When I was pregnant with Rylee, I made so many promises and vows on how I would handle middle of the night feedings and toddler tantrums. How I would be the perfect parent. How inwoukdnstick to my guns.

I vowed to always steam a pacifier or wash a toy that hit the ground.
Broke that vow when my mouth or shirt easily cleans it off.

I vowed to not give in to opening food packages at a store.
Broke that vow when the simple trip to target for toothpaste turned into a war of peace or scream over goldfish.

I planned to keep nap time and bed time scheduled perfectly time.
Broke that vow when fire works at Disney were too magical to miss.

I promised to never let dishes or laundry come before mommy daughter time.
Broke that pinky promise when bunnies needed to be washed for bed time snuggles

And who was really affected by these broken vows and promises?

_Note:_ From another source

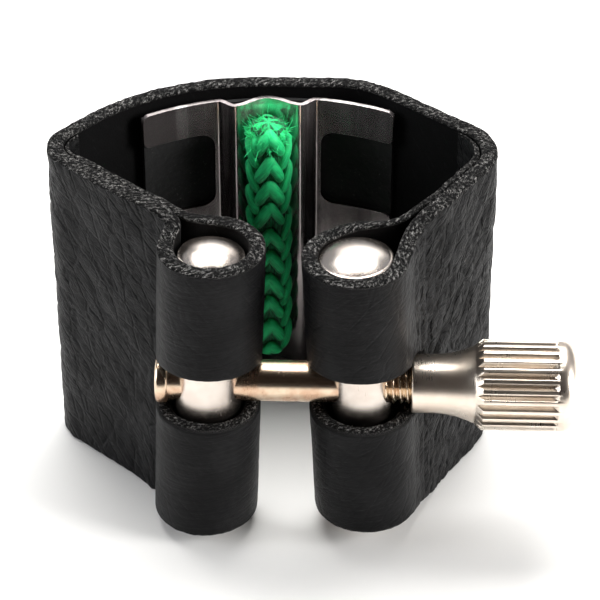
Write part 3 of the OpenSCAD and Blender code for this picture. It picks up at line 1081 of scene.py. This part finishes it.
@dataclass
class ClampBolt:
    """The headed bolt with its rolled thread."""

    head_x: float = -7.9
    head_d: float = 4.1
    head_t: float = 1.1
    shank_d: float = 3.5
    length: float = 28.8
    thread_len: float = 14.4
    pitch: float = 0.6
    thread_depth: float = 0.3
    columns: int = 72
    rows_per_turn: int = 12

    def build(self, material: bpy.types.Material) -> None:
        """Makes the bolt and dresses it.

        The thread is a helix: the radius falls in a triangle wave of (distance / pitch - angle /
        turn), which fades in over the first turn and out at the tip's chamfer.
        """
        hr, r, start = self.head_d / 2, self.shank_d / 2, self.length - self.thread_len
        g = np.linspace(0.0, np.pi / 2, 8)
        head = np.vstack([
            [[-self.head_t, 0.0], [-self.head_t, 0.7], [-self.head_t + 0.02, hr - 0.55]],
            np.stack([-self.head_t + 0.35 - 0.33 * np.cos(g), hr - 0.5 + 0.5 * np.sin(g)], axis=1),
            [[-0.16, hr], [-0.08, hr - 0.05], [0.0, hr - 0.14], [0.0, r + 0.02], [0.06, r]]])
        shank = np.stack([np.linspace(0.3, start, 40), np.full(40, r)], axis=1)
        turns = (self.thread_len - 0.3) / self.pitch
        xs = np.linspace(start, self.length - 0.3, int(turns * self.rows_per_turn))[1:]
        thread = np.stack([xs, np.full_like(xs, r)], axis=1)
        tip = np.array([[self.length - 0.15, r - 0.32], [self.length, r - 0.5], [self.length, 0.0]])
        profile = np.vstack([head, shank, thread, tip])
        angle = np.linspace(0.0, 2.0 * np.pi, self.columns + 1)[None, :]
        x, radius = profile[:, :1] + 0.0 * angle, profile[:, 1:] + 0.0 * angle
        phase = (x / self.pitch - angle / (2.0 * np.pi)) % 1.0
        tooth = np.clip(1.35 * np.abs(2.0 * phase - 1.0) - 0.12, 0.0, 1.0)
        share = smoothstep(start, start + self.pitch, x) * (x < self.length - 0.2)
        radius = radius - self.thread_depth * share * (1.0 - tooth)
        points = along_bolt(np.stack([self.head_x + x, radius, angle + 0.0 * x], axis=-1))
        uv = np.stack([x, angle * r + 0.0 * x], axis=-1)
        shape = Surface.grid(points, uv, flip=True)
        dressed(shape.mesh_object("clamp_bolt_metal", material, 40.0), Body.ROOT, "bolt_metal", "clamp_bolt")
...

No one. Maybe my ego. Rylee didnt seem to mind. But what the unplanned and unpromised perfect parent moments changed me.

The t shirt cleaned toy was giggled over.
A sweet sign language of "thank you" was given after goldfish was opened.
The light in her eyes sparkled during castle fireworks.
And thd clean bunnie was loved to sleep.

The millions of miles I have walked to and from her crib have changed in how I make promises to be a better parent.  I am far from perfect.  Perfectly filtered instagram photos dont always show the chaos in trying to juggle it all.

But I am really trying to keep my promise in leaving the mess to clean for a later moment. To let laundry pile and fold when no little hand needs held or picked up for one last cookie. And gosh its hard. The inner control freak and everything must be in its place mind sometimes freaks and want to jump through my unwashed hair.